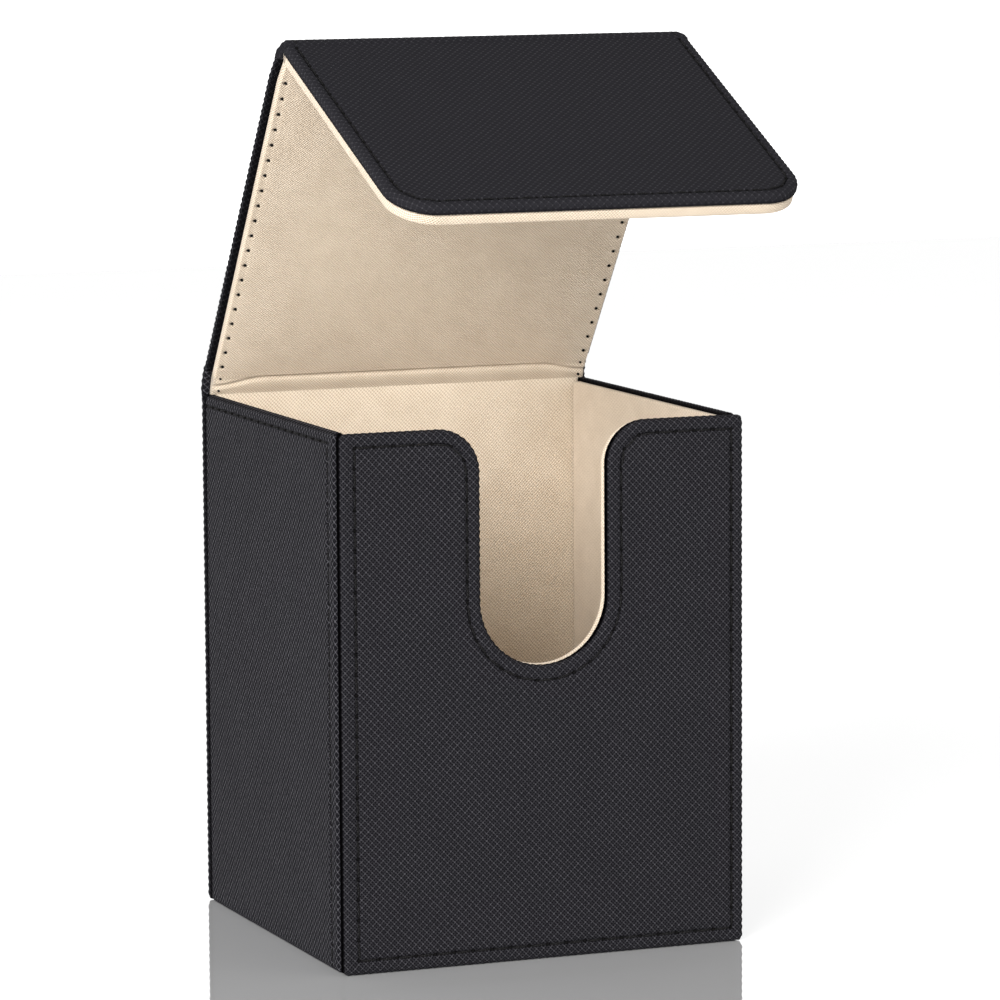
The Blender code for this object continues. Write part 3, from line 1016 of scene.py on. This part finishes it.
def hatch_lines(shade, phase, other, bold_share, woven):
    """Fine strokes twice per pitch, every other one bolder, that weave over the other family."""
    doubled = shade.times(phase, 2.0)
    fraction = shade.math("FRACT", doubled)
    far = shade.math("ABSOLUTE", shade.minus(fraction, 0.5))
    line = shade.ramp(far, 0.24, 0.46)
    bold = shade.math("COSINE", shade.times(phase, TURN))
    line = shade.times(line, shade.math("MULTIPLY_ADD", bold, bold_share, 1 - bold_share))
    crossed = shade.math("COSINE", shade.times(other, TURN))
    return shade.times(line, shade.math("MULTIPLY_ADD", crossed, woven, 1 - woven))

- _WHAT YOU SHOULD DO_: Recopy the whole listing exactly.

- _FULL RESPONSE_:
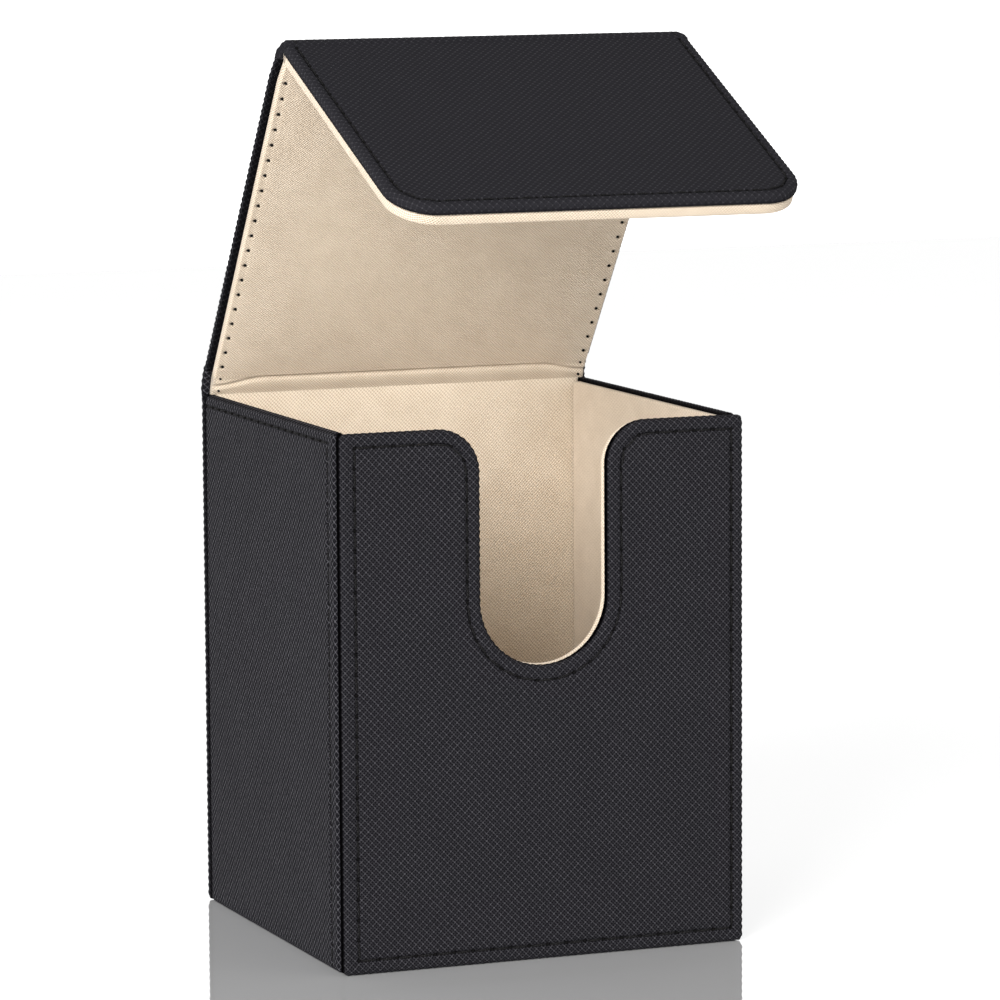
The Blender code for this object continues. Write part 3, from line 1016 of scene.py on. This part finishes it.
def hatch_lines(shade, phase, other, bold_share, woven):
    """Fine strokes twice per pitch, every other one bolder, that weave over the other family."""
    doubled = shade.times(phase, 2.0)
    fraction = shade.math("FRACT", doubled)
    far = shade.math("ABSOLUTE", shade.minus(fraction, 0.5))
    line = shade.ramp(far, 0.24, 0.46)
    bold = shade.math("COSINE", shade.times(phase, TURN))
    line = shade.times(line, shade.math("MULTIPLY_ADD", bold, bold_share, 1 - bold_share))
    crossed = shade.math("COSINE", shade.times(other, TURN))
    return shade.times(line, shade.math("MULTIPLY_ADD", crossed, woven, 1 - woven))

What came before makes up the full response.